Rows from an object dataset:
· · ·

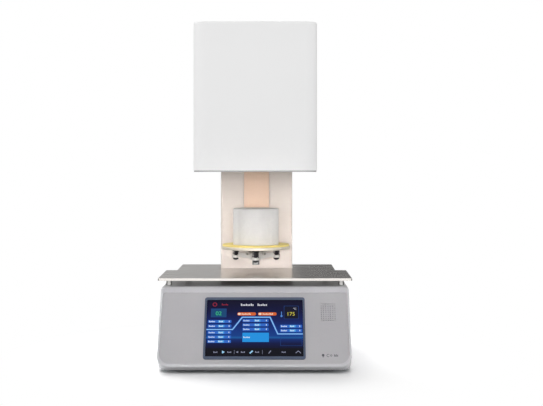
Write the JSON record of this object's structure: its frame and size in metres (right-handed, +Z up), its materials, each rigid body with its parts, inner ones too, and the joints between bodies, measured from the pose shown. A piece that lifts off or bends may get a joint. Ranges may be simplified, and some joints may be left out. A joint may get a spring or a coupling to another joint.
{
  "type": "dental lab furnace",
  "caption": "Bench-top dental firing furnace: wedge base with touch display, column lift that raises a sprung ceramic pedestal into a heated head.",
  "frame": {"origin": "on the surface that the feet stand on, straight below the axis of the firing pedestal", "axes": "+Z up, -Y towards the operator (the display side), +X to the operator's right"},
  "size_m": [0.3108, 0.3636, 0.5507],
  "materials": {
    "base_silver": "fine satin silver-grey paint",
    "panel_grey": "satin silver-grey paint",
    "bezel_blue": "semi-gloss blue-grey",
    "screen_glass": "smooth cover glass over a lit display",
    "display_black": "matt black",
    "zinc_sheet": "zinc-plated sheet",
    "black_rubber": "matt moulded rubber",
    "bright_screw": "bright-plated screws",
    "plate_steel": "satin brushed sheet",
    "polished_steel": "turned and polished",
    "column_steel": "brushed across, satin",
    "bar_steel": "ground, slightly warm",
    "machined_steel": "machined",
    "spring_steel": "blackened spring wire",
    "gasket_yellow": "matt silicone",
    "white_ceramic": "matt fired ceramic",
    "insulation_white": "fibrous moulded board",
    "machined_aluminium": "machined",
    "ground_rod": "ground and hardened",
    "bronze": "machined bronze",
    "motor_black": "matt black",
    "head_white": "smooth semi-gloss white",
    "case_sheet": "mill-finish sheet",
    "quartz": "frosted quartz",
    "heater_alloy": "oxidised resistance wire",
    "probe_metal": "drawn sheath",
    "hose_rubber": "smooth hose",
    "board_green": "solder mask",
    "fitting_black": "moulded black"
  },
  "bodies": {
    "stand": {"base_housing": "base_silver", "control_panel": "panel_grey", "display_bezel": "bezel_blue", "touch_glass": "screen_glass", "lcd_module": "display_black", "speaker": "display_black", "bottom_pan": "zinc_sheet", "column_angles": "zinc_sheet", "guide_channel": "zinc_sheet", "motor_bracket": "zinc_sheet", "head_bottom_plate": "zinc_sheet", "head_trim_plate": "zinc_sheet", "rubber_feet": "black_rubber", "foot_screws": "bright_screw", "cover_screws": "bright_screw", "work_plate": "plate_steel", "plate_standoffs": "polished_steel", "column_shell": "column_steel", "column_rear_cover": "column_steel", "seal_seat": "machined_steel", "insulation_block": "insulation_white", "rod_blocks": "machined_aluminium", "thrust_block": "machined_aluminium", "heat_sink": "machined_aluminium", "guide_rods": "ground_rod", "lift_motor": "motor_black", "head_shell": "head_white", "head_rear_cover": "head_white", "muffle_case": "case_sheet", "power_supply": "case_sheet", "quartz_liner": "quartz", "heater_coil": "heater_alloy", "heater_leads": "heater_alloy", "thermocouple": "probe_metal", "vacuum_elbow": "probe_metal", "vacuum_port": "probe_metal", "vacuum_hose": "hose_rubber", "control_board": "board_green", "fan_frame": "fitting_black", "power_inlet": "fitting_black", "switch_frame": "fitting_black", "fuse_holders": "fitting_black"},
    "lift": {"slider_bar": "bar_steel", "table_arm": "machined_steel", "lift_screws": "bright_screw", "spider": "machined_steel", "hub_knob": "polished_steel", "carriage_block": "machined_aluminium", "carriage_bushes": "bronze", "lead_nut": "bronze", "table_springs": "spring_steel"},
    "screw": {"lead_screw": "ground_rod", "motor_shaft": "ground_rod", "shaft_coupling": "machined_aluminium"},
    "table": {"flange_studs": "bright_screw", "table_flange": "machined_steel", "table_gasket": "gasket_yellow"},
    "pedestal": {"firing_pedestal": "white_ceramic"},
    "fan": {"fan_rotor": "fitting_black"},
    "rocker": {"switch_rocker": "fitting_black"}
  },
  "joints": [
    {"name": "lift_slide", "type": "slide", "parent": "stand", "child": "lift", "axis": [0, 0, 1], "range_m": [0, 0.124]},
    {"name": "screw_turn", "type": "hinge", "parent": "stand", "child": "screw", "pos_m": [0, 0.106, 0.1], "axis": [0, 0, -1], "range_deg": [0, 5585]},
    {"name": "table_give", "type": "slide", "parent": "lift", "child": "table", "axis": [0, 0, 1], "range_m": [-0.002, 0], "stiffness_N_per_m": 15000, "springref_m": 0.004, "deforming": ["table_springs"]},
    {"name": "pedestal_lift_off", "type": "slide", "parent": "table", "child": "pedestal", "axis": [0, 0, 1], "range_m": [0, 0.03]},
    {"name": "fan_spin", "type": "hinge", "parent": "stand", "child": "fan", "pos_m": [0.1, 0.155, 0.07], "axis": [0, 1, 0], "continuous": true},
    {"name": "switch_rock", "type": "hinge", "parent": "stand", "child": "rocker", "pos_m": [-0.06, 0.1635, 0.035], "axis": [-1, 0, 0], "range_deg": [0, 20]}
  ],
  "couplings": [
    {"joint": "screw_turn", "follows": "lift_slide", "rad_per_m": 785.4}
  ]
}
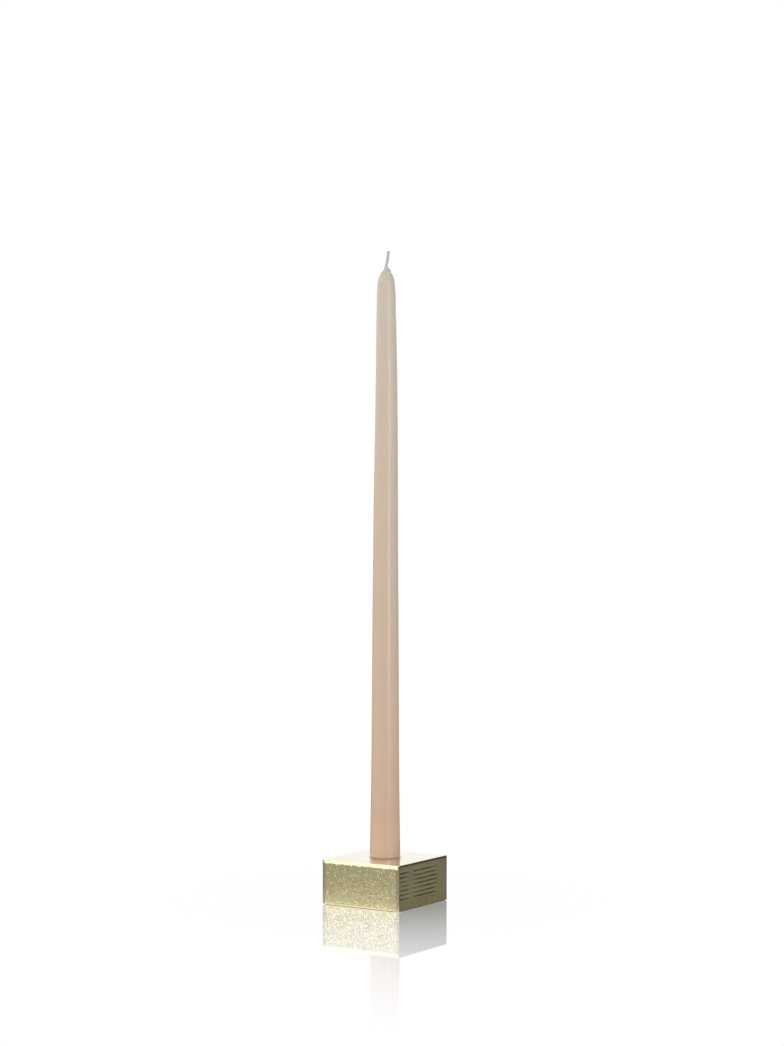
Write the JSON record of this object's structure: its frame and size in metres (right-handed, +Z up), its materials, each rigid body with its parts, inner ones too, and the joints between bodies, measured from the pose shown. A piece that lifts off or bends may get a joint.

· · ·

Problem to work on - Repeat the data precisely, reproducing every entry.

Result -
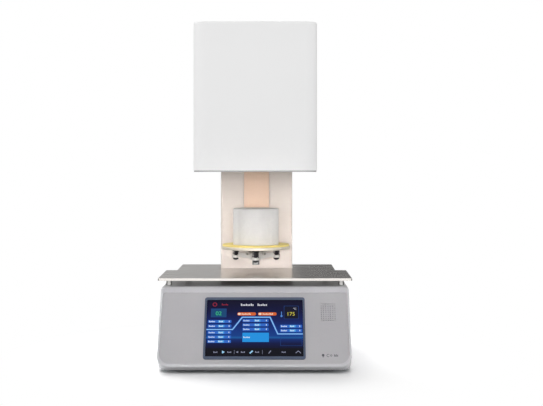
Write the JSON record of this object's structure: its frame and size in metres (right-handed, +Z up), its materials, each rigid body with its parts, inner ones too, and the joints between bodies, measured from the pose shown. A piece that lifts off or bends may get a joint. Ranges may be simplified, and some joints may be left out. A joint may get a spring or a coupling to another joint.
{
  "type": "dental lab furnace",
  "caption": "Bench-top dental firing furnace: wedge base with touch display, column lift that raises a sprung ceramic pedestal into a heated head.",
  "frame": {"origin": "on the surface that the feet stand on, straight below the axis of the firing pedestal", "axes": "+Z up, -Y towards the operator (the display side), +X to the operator's right"},
  "size_m": [0.3108, 0.3636, 0.5507],
  "materials": {
    "base_silver": "fine satin silver-grey paint",
    "panel_grey": "satin silver-grey paint",
    "bezel_blue": "semi-gloss blue-grey",
    "screen_glass": "smooth cover glass over a lit display",
    "display_black": "matt black",
    "zinc_sheet": "zinc-plated sheet",
    "black_rubber": "matt moulded rubber",
    "bright_screw": "bright-plated screws",
    "plate_steel": "satin brushed sheet",
    "polished_steel": "turned and polished",
    "column_steel": "brushed across, satin",
    "bar_steel": "ground, slightly warm",
    "machined_steel": "machined",
    "spring_steel": "blackened spring wire",
    "gasket_yellow": "matt silicone",
    "white_ceramic": "matt fired ceramic",
    "insulation_white": "fibrous moulded board",
    "machined_aluminium": "machined",
    "ground_rod": "ground and hardened",
    "bronze": "machined bronze",
    "motor_black": "matt black",
    "head_white": "smooth semi-gloss white",
    "case_sheet": "mill-finish sheet",
    "quartz": "frosted quartz",
    "heater_alloy": "oxidised resistance wire",
    "probe_metal": "drawn sheath",
    "hose_rubber": "smooth hose",
    "board_green": "solder mask",
    "fitting_black": "moulded black"
  },
  "bodies": {
    "stand": {"base_housing": "base_silver", "control_panel": "panel_grey", "display_bezel": "bezel_blue", "touch_glass": "screen_glass", "lcd_module": "display_black", "speaker": "display_black", "bottom_pan": "zinc_sheet", "column_angles": "zinc_sheet", "guide_channel": "zinc_sheet", "motor_bracket": "zinc_sheet", "head_bottom_plate": "zinc_sheet", "head_trim_plate": "zinc_sheet", "rubber_feet": "black_rubber", "foot_screws": "bright_screw", "cover_screws": "bright_screw", "work_plate": "plate_steel", "plate_standoffs": "polished_steel", "column_shell": "column_steel", "column_rear_cover": "column_steel", "seal_seat": "machined_steel", "insulation_block": "insulation_white", "rod_blocks": "machined_aluminium", "thrust_block": "machined_aluminium", "heat_sink": "machined_aluminium", "guide_rods": "ground_rod", "lift_motor": "motor_black", "head_shell": "head_white", "head_rear_cover": "head_white", "muffle_case": "case_sheet", "power_supply": "case_sheet", "quartz_liner": "quartz", "heater_coil": "heater_alloy", "heater_leads": "heater_alloy", "thermocouple": "probe_metal", "vacuum_elbow": "probe_metal", "vacuum_port": "probe_metal", "vacuum_hose": "hose_rubber", "control_board": "board_green", "fan_frame": "fitting_black", "power_inlet": "fitting_black", "switch_frame": "fitting_black", "fuse_holders": "fitting_black"},
    "lift": {"slider_bar": "bar_steel", "table_arm": "machined_steel", "lift_screws": "bright_screw", "spider": "machined_steel", "hub_knob": "polished_steel", "carriage_block": "machined_aluminium", "carriage_bushes": "bronze", "lead_nut": "bronze", "table_springs": "spring_steel"},
    "screw": {"lead_screw": "ground_rod", "motor_shaft": "ground_rod", "shaft_coupling": "machined_aluminium"},
    "table": {"flange_studs": "bright_screw", "table_flange": "machined_steel", "table_gasket": "gasket_yellow"},
    "pedestal": {"firing_pedestal": "white_ceramic"},
    "fan": {"fan_rotor": "fitting_black"},
    "rocker": {"switch_rocker": "fitting_black"}
  },
  "joints": [
    {"name": "lift_slide", "type": "slide", "parent": "stand", "child": "lift", "axis": [0, 0, 1], "range_m": [0, 0.124]},
    {"name": "screw_turn", "type": "hinge", "parent": "stand", "child": "screw", "pos_m": [0, 0.106, 0.1], "axis": [0, 0, -1], "range_deg": [0, 5585]},
    {"name": "table_give", "type": "slide", "parent": "lift", "child": "table", "axis": [0, 0, 1], "range_m": [-0.002, 0], "stiffness_N_per_m": 15000, "springref_m": 0.004, "deforming": ["table_springs"]},
    {"name": "pedestal_lift_off", "type": "slide", "parent": "table", "child": "pedestal", "axis": [0, 0, 1], "range_m": [0, 0.03]},
    {"name": "fan_spin", "type": "hinge", "parent": "stand", "child": "fan", "pos_m": [0.1, 0.155, 0.07], "axis": [0, 1, 0], "continuous": true},
    {"name": "switch_rock", "type": "hinge", "parent": "stand", "child": "rocker", "pos_m": [-0.06, 0.1635, 0.035], "axis": [-1, 0, 0], "range_deg": [0, 20]}
  ],
  "couplings": [
    {"joint": "screw_turn", "follows": "lift_slide", "rad_per_m": 785.4}
  ]
}
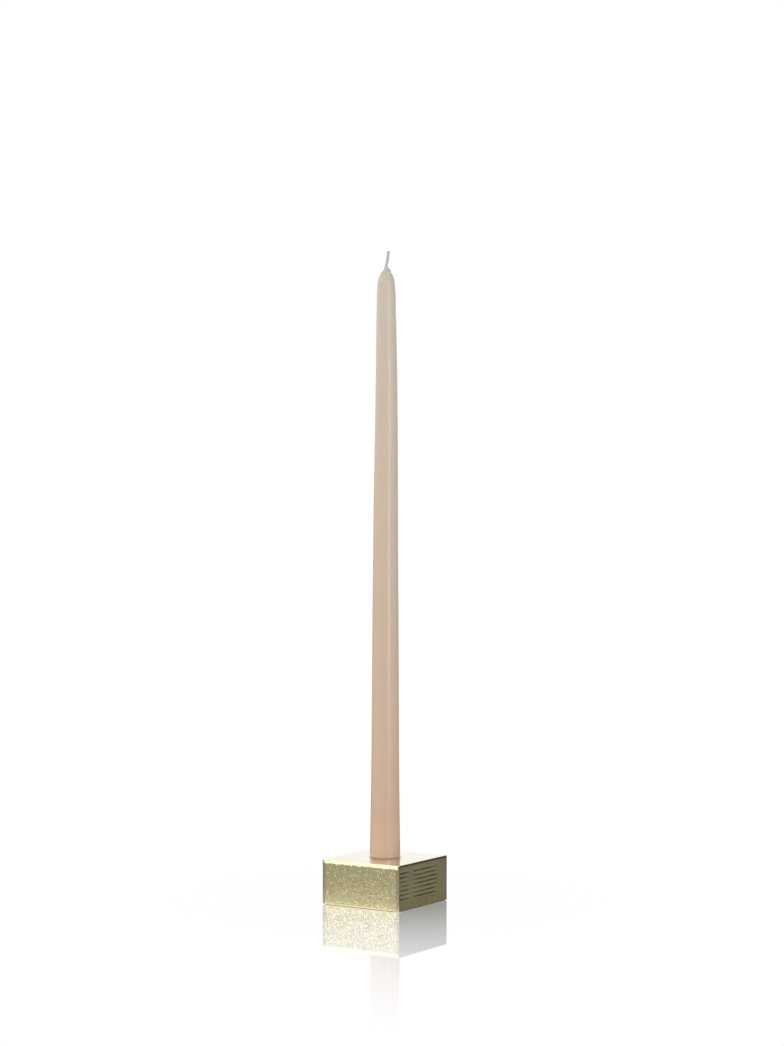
Write the JSON record of this object's structure: its frame and size in metres (right-handed, +Z up), its materials, each rigid body with its parts, inner ones too, and the joints between bodies, measured from the pose shown. A piece that lifts off or bends may get a joint.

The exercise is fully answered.